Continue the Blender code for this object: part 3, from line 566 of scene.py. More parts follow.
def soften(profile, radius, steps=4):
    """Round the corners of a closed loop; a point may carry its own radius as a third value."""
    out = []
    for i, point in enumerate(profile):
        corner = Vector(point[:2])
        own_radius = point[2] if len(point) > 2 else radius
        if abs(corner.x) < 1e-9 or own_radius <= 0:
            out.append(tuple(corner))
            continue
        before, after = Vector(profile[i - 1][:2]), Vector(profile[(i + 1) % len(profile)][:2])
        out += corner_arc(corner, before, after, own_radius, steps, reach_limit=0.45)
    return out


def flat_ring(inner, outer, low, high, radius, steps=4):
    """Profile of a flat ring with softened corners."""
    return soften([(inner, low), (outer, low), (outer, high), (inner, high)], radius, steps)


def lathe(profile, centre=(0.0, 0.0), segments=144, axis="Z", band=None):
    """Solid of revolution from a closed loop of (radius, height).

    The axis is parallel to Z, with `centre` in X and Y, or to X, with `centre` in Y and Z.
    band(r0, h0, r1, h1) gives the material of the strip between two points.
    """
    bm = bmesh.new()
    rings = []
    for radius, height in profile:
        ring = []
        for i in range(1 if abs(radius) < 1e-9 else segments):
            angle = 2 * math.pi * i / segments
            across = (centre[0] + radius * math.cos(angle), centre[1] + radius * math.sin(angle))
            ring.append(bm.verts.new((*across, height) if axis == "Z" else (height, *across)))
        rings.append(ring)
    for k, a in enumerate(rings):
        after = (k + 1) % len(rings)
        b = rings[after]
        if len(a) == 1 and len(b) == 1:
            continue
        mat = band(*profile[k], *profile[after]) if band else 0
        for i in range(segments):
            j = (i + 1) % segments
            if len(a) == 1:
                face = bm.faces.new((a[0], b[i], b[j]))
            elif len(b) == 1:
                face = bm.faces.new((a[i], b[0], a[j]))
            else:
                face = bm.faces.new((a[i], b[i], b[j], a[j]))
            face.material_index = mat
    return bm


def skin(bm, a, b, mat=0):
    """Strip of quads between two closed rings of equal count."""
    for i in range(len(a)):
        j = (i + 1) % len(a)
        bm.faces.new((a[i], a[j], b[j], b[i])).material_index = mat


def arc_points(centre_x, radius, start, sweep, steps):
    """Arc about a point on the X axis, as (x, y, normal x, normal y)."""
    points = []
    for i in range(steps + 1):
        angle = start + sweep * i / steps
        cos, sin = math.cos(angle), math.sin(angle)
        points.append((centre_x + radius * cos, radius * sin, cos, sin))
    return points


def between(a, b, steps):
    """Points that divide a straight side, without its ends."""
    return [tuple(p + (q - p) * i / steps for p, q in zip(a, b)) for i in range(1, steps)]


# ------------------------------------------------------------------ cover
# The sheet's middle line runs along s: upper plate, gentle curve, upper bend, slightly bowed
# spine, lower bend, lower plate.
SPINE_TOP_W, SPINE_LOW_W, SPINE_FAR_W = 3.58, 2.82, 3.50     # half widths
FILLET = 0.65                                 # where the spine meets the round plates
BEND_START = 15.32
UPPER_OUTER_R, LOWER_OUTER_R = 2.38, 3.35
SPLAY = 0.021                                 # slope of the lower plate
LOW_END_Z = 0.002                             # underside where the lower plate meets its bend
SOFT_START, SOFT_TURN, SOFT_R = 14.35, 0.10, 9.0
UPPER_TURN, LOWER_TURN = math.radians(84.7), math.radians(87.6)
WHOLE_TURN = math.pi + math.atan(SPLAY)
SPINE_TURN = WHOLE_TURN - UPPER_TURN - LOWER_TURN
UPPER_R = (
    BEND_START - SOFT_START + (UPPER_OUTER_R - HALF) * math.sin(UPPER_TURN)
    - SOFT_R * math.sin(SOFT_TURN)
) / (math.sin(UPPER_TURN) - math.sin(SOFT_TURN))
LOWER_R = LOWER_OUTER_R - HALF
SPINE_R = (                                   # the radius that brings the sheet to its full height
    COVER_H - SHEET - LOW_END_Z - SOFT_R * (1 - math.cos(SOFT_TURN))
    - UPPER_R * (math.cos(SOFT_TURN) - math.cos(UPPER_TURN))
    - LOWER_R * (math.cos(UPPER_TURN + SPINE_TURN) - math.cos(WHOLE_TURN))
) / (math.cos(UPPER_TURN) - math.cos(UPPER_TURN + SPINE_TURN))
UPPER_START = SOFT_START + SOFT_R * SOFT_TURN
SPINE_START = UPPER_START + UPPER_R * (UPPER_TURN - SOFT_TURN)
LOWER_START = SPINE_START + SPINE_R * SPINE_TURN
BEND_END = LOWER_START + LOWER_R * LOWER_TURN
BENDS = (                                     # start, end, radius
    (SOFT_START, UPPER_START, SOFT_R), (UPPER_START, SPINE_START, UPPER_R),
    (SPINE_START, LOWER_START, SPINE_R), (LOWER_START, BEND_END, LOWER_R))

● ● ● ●

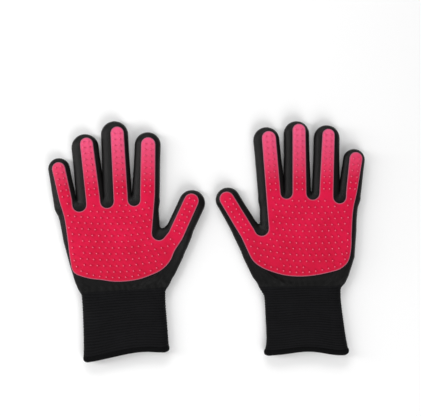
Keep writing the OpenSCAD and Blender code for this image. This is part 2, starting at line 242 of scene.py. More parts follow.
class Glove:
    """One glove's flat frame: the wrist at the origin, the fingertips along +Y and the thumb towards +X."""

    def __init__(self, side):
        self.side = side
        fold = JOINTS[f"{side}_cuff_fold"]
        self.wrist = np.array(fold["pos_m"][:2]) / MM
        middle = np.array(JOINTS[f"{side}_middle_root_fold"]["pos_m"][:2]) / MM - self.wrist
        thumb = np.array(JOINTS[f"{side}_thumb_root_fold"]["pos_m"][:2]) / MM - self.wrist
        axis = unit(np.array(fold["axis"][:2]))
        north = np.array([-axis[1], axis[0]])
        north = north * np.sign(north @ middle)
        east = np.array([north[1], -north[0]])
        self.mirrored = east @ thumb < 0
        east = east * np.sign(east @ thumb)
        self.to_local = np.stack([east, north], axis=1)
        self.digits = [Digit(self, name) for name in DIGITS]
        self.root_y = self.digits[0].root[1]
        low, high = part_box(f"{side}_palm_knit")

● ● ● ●

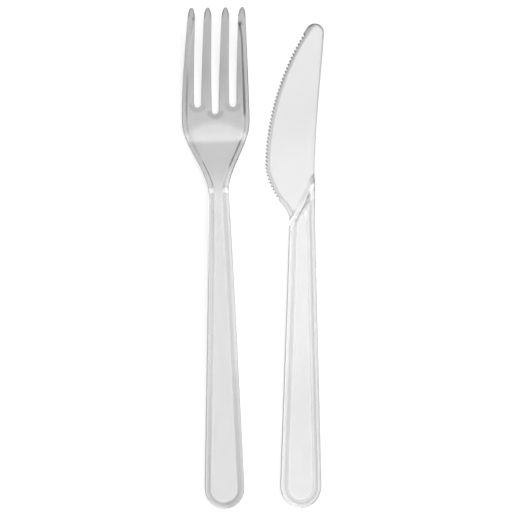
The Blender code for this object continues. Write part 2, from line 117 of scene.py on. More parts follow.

● ● ● ●

▶ **DIRECTIONS FOR THIS TASK**: Select all lines in the listing above where the word "scene" appears, and show them.

▶ **FULL SOLUTION**:
Continue the Blender code for this object: part 3, from line 566 of scene.py. More parts follow.
Keep writing the OpenSCAD and Blender code for this image. This is part 2, starting at line 242 of scene.py. More parts follow.
The Blender code for this object continues. Write part 2, from line 117 of scene.py on. More parts follow.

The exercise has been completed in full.